I had just barely opened my eyes when the phone rang. It was Charlie. He would be up by 10 to take a look at my old air conditioner and haul the new one inside. I nodded, shrugged, and went back to sleep for another hour.
Charlie didn't show up by 10. He and his men were still making noise downstairs when I was eating breakfast and watching Speedy Gonzales shorts. Though many people still regard him as a stereotype, really, the most offensive thing about his starring vehicles is how formulaic some of them got in later years. I stuck to the earlier ones like "Tortilla Flaps" and "Tabasco Road" that had him going against local cats and crows and two good ones that pit him against Sylvester, "The Pied Piper of Guadalupe" and "Mexican Borders."

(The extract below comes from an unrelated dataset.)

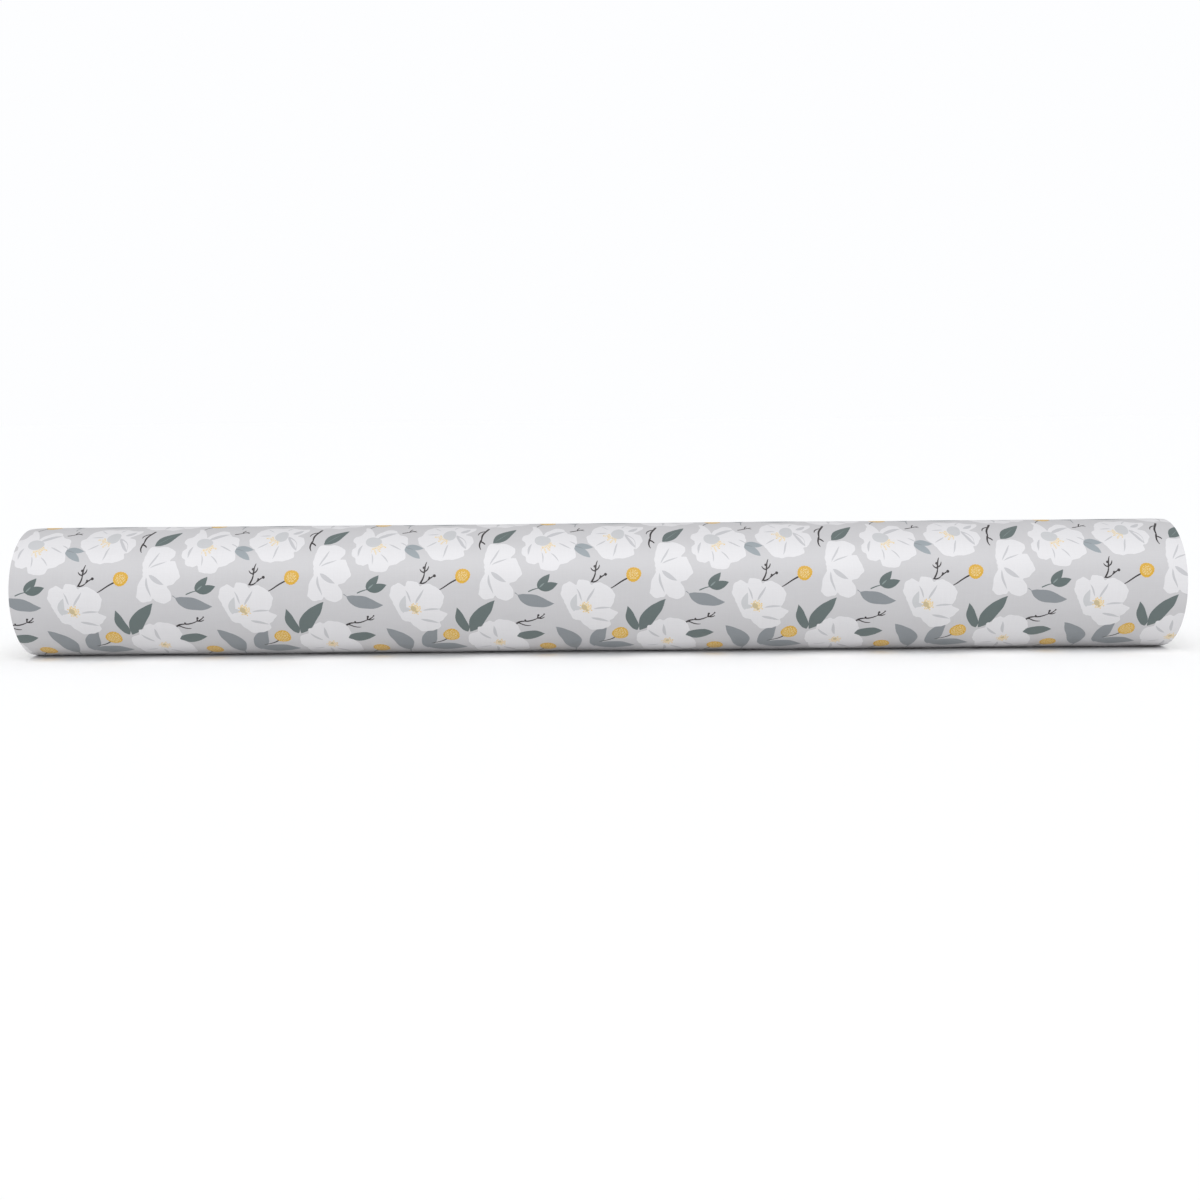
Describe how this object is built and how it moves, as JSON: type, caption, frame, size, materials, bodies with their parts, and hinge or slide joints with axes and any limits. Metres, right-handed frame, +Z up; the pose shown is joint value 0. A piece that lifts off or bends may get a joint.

Charlie finally put in an appearance around 11:30. I'd just finished vacuuming and was making the bed when I heard the knock on the door. The new air conditioner is as big as the old one, but a lot newer, and hopefully will use far less energy. I have an air conditioner I brought from Wildwood that I only used for one summer before I moved up here. That one will go in my bedroom. Charlie claims he'll put them both in on Monday. We'll see if he actually sticks to that this time.
It had been raining all morning, sometimes hard. It slowed down enough by 12:30 for me to run some quick errands. My first stop was the Oaklyn Library. The weather and the late hour had likely scared everyone off. It was just me, the librarian, one other person, and CNN when I arrived. I only had time to organize DVDs and take a quick look at the kids' area before they got close to closing time and I moved on.
After a fast stop at WaWa to use the ATM machine, I headed down to West Clinton Avenue for lunch and to see if Studio LuLoo was open. Between the weather and it being almost 2 PM, Phillies Phatties was quiet when I was eating my slice of cheese and slice of mushroom pizza and drinking my can of Mountain Dew Pitch Black soda. (And yes, Matt from Dinosaur Dracula, Pitch Black is on the shelves now. I know he loved that stuff when it was originally out a few years ago.) It was so quiet in Phillies Phatties, the TV wasn't even on. Studio LuLoo wasn't any busier. The woman there couldn't stay - she had to bring food for a school party for her daughter.
I was originally going to go to the Acme to do this week's grocery shopping, but the rain was just coming down too hard. I just spent the rest of the evening working on my story. Vader swoops down on Luke, Leia, and the cart, blocking their way to the Dagobah Swamps. An angry Leia and hopeful Luke go up against him, but he easily defeats both, turning the Enchanted Woods itself against them.
Yoda appears in search of his apprentice. He goes up against Vader in a lightsaber duel, but he's weak from the darkness in the Woods. Vader manages to defeat him, too. The evil demon war lord is about to carry off Luke and Leia when he sees Arthur the Blacksmith...and old memories come flooding back. Arthur had once been his good friend, during the days when he was the blacksmith for the Force Knights during the Seven Kingdoms' War. Arthur even taught him his sign language. Torn between old friendships and his master's wishes, Vader finally flies away. Luke and Leia help Yoda into their carriage to get him to the Dagobah Swamps to heal.
I broke for dinner and baking around 5. Made an absolutely delicious dinner of Shrimp In Tomato Sauce with Pasta (replaced the fresh parsley with spinach, since I didn't have any, and the scallions with chopped onion; added mushrooms for more flavor). Tried Chewy Chocolate Cookies from my British cookie baking book for dessert. It's a very simple recipe, just egg whites, cocoa, confectioner's sugar, a little flour, and a little water. Oh yuuuummm. These were the most chocolate-y cookies I ever tasted. They're so rich, you'd never know they're three-fourths egg froth, sugar, and cocoa.
Ran The Three Amigos while I cooked. Martin Short, Chevy Chase, and Steve Martin are the title characters, three silent movie actors in 1913 Hollywood who play Spanish landowners-turned Mexican Robin Hoods on the big screen. After they're fired from their studio, they get a chance to be heroes for real when a small town in Mexico begs for their help with a bandit and his gang who is plaguing their families.
This is an old favorite of mine, another 80's comedy my family fell in love with thanks to constant cable showings. Short, Martin, and Chase are just having so much fun with this love letter to old Western melodramas, it's hard not to enjoy it along with them. Randy Newman's two songs are really cute, too. Highly recommended for fans of the stars, comic Robin Hood tales, or western comedies.